▶ [THE PROBLEM]
Set down only the lines running from the one with "The FreeCAD and" to the one with "return wheel", both lines included, exactly as they stand, please.

▶ [DATA RECORDS]
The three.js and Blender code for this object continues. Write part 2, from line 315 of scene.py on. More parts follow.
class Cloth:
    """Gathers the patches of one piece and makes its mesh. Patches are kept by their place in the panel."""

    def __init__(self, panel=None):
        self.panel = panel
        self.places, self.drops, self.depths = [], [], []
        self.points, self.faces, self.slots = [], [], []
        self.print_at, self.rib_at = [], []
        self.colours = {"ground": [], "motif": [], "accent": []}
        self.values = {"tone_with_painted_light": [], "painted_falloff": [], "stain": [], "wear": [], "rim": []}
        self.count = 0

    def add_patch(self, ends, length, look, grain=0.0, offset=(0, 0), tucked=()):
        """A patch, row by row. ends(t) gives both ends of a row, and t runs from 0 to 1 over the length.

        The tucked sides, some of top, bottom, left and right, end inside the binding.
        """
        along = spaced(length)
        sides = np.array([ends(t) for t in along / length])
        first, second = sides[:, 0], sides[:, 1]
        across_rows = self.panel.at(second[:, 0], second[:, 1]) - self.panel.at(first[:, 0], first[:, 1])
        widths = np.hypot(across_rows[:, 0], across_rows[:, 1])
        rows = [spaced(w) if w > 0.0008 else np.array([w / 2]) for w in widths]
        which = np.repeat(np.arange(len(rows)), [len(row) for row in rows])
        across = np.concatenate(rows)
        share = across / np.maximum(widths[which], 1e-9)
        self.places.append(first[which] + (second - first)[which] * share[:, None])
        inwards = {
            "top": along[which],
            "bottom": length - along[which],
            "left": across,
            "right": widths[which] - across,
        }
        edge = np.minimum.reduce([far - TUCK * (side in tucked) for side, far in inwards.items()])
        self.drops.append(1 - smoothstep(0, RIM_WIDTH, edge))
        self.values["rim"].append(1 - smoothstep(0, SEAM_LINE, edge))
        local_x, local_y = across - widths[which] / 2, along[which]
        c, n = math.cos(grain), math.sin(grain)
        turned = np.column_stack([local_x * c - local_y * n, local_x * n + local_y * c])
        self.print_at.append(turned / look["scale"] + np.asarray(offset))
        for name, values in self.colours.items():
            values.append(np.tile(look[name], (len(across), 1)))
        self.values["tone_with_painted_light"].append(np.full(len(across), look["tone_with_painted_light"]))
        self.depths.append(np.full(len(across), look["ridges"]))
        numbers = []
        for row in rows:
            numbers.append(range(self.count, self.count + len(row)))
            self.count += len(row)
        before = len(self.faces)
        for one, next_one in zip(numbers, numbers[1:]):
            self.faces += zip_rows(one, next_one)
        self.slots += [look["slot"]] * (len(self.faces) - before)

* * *

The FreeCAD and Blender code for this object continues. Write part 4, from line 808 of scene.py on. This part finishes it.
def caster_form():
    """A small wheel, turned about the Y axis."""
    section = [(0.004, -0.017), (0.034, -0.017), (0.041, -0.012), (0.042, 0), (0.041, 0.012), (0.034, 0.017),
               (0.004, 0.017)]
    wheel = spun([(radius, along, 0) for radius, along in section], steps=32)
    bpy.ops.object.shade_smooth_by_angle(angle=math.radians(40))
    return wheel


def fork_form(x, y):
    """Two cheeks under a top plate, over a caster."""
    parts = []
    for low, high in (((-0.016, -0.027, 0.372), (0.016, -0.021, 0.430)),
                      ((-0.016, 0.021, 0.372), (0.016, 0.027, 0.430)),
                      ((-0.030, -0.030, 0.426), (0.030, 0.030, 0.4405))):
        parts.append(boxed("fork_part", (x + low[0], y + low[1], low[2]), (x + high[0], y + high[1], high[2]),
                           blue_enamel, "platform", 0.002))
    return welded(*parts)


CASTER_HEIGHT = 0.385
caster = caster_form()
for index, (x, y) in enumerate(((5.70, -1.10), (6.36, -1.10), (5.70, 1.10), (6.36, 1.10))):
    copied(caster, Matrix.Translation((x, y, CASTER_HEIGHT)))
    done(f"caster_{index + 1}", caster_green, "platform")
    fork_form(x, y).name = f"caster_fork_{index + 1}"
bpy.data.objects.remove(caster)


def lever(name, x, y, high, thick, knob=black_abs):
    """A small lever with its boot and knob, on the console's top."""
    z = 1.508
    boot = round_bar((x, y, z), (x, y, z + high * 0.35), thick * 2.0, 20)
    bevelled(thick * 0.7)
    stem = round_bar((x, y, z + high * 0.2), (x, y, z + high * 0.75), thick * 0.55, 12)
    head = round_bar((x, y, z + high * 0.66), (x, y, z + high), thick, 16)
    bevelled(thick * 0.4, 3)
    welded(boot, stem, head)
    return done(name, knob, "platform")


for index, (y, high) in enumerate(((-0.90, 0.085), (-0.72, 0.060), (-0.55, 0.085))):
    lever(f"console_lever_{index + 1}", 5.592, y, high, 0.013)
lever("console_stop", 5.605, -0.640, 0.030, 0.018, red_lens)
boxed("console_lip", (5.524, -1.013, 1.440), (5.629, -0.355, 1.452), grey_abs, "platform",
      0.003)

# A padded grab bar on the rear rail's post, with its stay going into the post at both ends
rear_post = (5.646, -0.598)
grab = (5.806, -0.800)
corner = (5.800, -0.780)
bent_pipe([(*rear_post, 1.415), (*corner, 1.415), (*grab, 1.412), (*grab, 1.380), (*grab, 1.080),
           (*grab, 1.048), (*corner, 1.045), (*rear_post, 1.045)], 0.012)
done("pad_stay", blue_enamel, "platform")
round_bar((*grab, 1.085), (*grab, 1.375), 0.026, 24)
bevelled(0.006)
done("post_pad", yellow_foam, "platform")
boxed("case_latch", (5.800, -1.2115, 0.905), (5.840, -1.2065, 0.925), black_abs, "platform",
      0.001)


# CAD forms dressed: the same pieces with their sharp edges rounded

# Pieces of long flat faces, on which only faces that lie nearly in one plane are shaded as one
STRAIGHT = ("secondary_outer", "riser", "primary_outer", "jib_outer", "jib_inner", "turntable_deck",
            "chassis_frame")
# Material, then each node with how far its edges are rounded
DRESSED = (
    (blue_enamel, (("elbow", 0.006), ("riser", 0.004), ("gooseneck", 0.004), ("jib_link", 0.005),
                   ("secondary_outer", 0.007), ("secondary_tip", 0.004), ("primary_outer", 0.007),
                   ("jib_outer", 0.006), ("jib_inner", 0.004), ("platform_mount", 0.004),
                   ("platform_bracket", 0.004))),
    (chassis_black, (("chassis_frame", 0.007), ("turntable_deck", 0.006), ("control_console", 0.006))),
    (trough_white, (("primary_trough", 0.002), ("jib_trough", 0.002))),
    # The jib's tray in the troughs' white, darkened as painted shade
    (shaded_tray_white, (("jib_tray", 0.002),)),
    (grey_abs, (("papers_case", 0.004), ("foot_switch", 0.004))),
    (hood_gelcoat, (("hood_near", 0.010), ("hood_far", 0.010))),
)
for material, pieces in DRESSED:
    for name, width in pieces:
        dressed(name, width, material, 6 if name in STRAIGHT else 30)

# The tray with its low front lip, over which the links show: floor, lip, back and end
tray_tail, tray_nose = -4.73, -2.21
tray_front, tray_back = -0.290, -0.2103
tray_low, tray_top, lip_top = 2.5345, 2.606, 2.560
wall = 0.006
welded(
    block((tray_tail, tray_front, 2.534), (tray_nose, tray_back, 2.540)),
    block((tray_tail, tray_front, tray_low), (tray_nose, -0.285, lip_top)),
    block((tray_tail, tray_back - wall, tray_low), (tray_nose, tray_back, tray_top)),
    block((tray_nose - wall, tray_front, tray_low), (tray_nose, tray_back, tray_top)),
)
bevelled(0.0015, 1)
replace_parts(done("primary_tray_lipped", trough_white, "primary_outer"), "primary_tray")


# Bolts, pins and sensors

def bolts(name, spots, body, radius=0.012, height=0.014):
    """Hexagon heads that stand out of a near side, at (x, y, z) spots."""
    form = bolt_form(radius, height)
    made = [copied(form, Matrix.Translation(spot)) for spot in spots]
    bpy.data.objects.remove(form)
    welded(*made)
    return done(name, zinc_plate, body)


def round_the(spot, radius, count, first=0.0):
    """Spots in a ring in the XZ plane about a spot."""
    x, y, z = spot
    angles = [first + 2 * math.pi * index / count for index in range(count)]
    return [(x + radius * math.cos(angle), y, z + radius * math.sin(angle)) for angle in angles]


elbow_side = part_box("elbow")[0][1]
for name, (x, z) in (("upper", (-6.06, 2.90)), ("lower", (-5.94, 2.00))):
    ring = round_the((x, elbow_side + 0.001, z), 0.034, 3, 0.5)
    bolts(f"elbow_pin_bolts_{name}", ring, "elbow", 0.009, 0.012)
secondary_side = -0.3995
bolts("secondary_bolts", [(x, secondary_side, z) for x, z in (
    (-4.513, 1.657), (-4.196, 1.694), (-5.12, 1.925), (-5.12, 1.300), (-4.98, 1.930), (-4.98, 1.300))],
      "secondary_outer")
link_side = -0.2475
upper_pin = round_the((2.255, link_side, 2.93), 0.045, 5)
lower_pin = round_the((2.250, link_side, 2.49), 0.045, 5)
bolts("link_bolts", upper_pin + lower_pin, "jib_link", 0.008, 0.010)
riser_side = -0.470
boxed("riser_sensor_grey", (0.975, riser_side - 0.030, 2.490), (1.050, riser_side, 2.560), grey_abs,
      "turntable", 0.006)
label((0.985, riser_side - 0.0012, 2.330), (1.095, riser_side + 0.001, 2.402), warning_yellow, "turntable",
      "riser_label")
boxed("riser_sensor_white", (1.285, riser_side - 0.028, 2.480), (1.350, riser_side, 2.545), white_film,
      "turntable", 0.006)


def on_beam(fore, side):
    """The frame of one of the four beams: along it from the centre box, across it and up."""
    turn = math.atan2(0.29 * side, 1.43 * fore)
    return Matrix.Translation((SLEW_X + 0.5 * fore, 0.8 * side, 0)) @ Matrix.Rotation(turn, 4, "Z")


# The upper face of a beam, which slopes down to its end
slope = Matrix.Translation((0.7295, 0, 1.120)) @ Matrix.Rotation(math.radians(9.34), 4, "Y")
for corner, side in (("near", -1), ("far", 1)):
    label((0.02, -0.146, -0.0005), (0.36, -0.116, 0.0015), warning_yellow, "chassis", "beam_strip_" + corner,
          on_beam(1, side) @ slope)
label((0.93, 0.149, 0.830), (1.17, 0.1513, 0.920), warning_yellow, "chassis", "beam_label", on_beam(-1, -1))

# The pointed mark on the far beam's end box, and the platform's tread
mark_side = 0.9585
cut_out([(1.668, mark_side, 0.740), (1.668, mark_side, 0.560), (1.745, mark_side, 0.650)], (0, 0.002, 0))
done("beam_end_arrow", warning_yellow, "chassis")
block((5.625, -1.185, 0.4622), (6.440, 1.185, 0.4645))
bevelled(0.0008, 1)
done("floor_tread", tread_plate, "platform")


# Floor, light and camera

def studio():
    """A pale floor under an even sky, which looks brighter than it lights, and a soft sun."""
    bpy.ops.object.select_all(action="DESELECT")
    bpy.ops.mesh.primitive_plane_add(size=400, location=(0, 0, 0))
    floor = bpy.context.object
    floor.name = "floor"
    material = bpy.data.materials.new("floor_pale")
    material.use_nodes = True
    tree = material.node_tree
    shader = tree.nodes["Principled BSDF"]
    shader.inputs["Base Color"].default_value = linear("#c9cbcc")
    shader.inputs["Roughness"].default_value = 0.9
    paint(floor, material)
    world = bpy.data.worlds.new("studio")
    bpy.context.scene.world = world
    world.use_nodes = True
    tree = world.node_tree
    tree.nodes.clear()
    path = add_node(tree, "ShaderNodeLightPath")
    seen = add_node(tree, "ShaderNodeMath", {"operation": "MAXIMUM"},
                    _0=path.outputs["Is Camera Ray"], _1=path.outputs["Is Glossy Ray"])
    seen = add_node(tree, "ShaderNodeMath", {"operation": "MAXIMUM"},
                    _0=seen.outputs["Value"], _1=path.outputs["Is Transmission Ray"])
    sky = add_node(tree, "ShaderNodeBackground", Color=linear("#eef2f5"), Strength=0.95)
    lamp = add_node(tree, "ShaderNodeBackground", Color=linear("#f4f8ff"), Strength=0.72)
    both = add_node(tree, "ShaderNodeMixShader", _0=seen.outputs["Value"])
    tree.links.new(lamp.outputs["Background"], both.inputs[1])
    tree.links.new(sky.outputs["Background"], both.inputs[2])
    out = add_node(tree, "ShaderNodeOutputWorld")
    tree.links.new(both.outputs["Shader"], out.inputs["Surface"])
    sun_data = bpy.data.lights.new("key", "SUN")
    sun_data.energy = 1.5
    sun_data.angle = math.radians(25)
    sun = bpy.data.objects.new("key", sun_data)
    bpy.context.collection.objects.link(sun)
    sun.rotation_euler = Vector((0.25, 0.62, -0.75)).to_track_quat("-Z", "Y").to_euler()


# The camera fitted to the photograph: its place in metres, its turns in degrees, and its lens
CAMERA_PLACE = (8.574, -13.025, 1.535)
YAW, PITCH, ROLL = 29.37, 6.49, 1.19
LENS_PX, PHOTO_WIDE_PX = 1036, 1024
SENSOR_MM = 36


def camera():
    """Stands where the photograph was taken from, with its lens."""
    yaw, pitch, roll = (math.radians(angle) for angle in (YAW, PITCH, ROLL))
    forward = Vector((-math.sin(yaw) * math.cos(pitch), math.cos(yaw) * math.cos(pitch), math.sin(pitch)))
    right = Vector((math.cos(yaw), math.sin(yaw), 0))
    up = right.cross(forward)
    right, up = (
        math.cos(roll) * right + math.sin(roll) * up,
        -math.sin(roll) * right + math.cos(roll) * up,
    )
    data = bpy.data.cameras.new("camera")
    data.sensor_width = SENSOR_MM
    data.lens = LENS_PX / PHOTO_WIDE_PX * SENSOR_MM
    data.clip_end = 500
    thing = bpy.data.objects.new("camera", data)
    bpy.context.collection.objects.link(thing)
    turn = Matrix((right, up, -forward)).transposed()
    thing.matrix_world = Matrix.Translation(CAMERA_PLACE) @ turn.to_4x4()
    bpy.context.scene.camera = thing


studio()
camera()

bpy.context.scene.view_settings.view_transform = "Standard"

▶ [IN RESPONSE]
The FreeCAD and Blender code for this object continues. Write part 4, from line 808 of scene.py on. This part finishes it.
def caster_form():
    """A small wheel, turned about the Y axis."""
    section = [(0.004, -0.017), (0.034, -0.017), (0.041, -0.012), (0.042, 0), (0.041, 0.012), (0.034, 0.017),
               (0.004, 0.017)]
    wheel = spun([(radius, along, 0) for radius, along in section], steps=32)
    bpy.ops.object.shade_smooth_by_angle(angle=math.radians(40))
    return wheel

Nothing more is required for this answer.